> WRITTEN PROBLEM: Print the listing below exactly.

> SOURCE EXCERPT:
'''
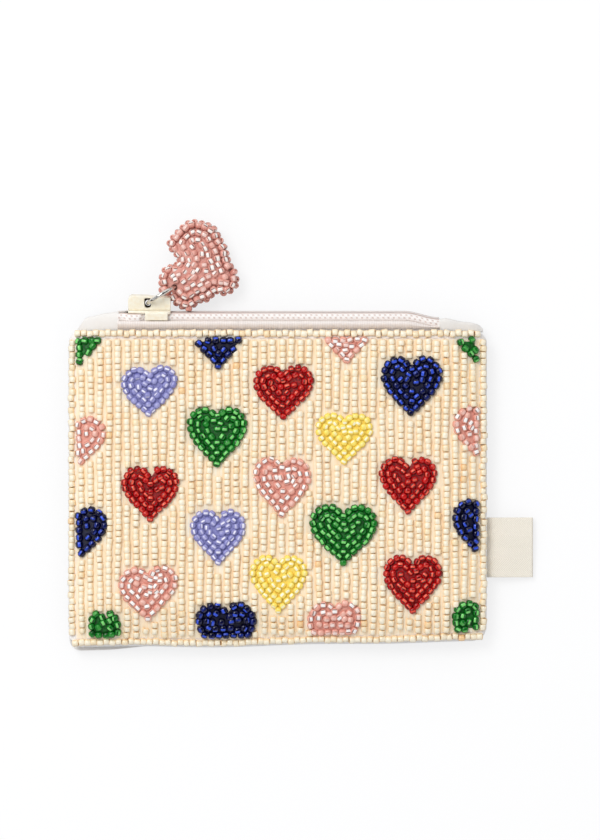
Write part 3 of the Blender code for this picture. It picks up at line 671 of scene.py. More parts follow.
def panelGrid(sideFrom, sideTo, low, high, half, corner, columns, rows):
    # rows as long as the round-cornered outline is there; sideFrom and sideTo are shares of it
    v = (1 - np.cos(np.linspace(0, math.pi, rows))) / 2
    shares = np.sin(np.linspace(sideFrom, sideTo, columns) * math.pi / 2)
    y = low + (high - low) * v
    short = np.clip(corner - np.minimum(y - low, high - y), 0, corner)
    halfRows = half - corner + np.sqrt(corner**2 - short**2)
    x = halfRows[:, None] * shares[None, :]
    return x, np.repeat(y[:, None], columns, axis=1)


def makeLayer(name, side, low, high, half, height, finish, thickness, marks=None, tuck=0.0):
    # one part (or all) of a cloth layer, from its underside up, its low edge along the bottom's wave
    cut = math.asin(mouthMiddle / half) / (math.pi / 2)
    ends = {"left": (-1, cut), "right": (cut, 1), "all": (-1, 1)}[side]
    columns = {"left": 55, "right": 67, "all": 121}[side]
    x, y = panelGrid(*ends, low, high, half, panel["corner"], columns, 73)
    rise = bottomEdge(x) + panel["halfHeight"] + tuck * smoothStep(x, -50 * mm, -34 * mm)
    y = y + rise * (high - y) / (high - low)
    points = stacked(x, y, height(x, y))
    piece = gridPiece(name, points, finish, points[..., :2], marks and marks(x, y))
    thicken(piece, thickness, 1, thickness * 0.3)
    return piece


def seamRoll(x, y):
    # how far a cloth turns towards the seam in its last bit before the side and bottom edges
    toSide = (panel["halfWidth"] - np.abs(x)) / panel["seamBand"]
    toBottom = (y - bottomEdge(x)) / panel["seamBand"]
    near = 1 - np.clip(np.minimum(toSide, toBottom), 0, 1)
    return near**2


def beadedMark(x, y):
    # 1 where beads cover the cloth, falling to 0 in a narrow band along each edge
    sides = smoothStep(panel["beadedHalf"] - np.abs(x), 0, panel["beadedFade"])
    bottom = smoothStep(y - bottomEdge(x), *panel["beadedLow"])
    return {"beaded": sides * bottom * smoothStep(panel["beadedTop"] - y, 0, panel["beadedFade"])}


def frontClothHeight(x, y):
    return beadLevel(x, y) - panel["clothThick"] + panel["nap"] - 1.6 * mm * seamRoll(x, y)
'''
> ANSWER TO THIS EXERCISE:
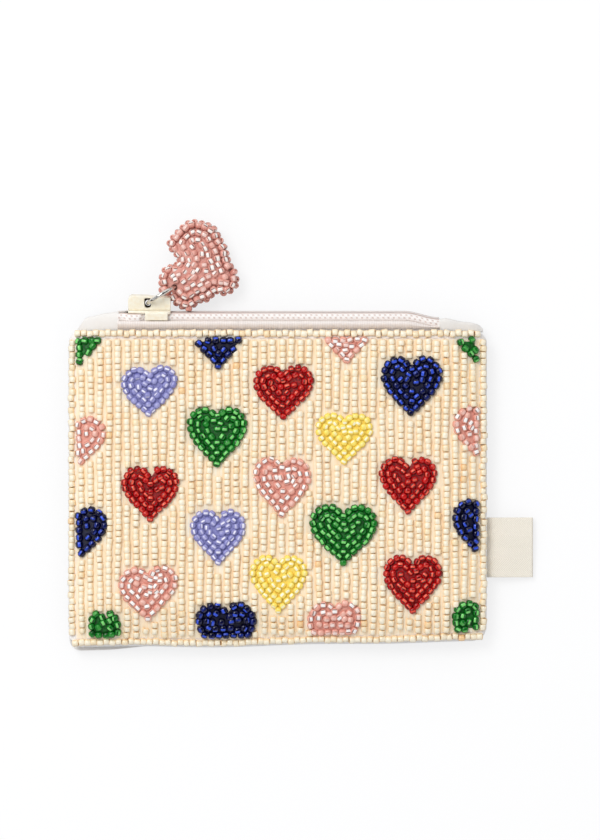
Write part 3 of the Blender code for this picture. It picks up at line 671 of scene.py. More parts follow.
def panelGrid(sideFrom, sideTo, low, high, half, corner, columns, rows):
    # rows as long as the round-cornered outline is there; sideFrom and sideTo are shares of it
    v = (1 - np.cos(np.linspace(0, math.pi, rows))) / 2
    shares = np.sin(np.linspace(sideFrom, sideTo, columns) * math.pi / 2)
    y = low + (high - low) * v
    short = np.clip(corner - np.minimum(y - low, high - y), 0, corner)
    halfRows = half - corner + np.sqrt(corner**2 - short**2)
    x = halfRows[:, None] * shares[None, :]
    return x, np.repeat(y[:, None], columns, axis=1)


def makeLayer(name, side, low, high, half, height, finish, thickness, marks=None, tuck=0.0):
    # one part (or all) of a cloth layer, from its underside up, its low edge along the bottom's wave
    cut = math.asin(mouthMiddle / half) / (math.pi / 2)
    ends = {"left": (-1, cut), "right": (cut, 1), "all": (-1, 1)}[side]
    columns = {"left": 55, "right": 67, "all": 121}[side]
    x, y = panelGrid(*ends, low, high, half, panel["corner"], columns, 73)
    rise = bottomEdge(x) + panel["halfHeight"] + tuck * smoothStep(x, -50 * mm, -34 * mm)
    y = y + rise * (high - y) / (high - low)
    points = stacked(x, y, height(x, y))
    piece = gridPiece(name, points, finish, points[..., :2], marks and marks(x, y))
    thicken(piece, thickness, 1, thickness * 0.3)
    return piece


def seamRoll(x, y):
    # how far a cloth turns towards the seam in its last bit before the side and bottom edges
    toSide = (panel["halfWidth"] - np.abs(x)) / panel["seamBand"]
    toBottom = (y - bottomEdge(x)) / panel["seamBand"]
    near = 1 - np.clip(np.minimum(toSide, toBottom), 0, 1)
    return near**2


def beadedMark(x, y):
    # 1 where beads cover the cloth, falling to 0 in a narrow band along each edge
    sides = smoothStep(panel["beadedHalf"] - np.abs(x), 0, panel["beadedFade"])
    bottom = smoothStep(y - bottomEdge(x), *panel["beadedLow"])
    return {"beaded": sides * bottom * smoothStep(panel["beadedTop"] - y, 0, panel["beadedFade"])}


def frontClothHeight(x, y):
    return beadLevel(x, y) - panel["clothThick"] + panel["nap"] - 1.6 * mm * seamRoll(x, y)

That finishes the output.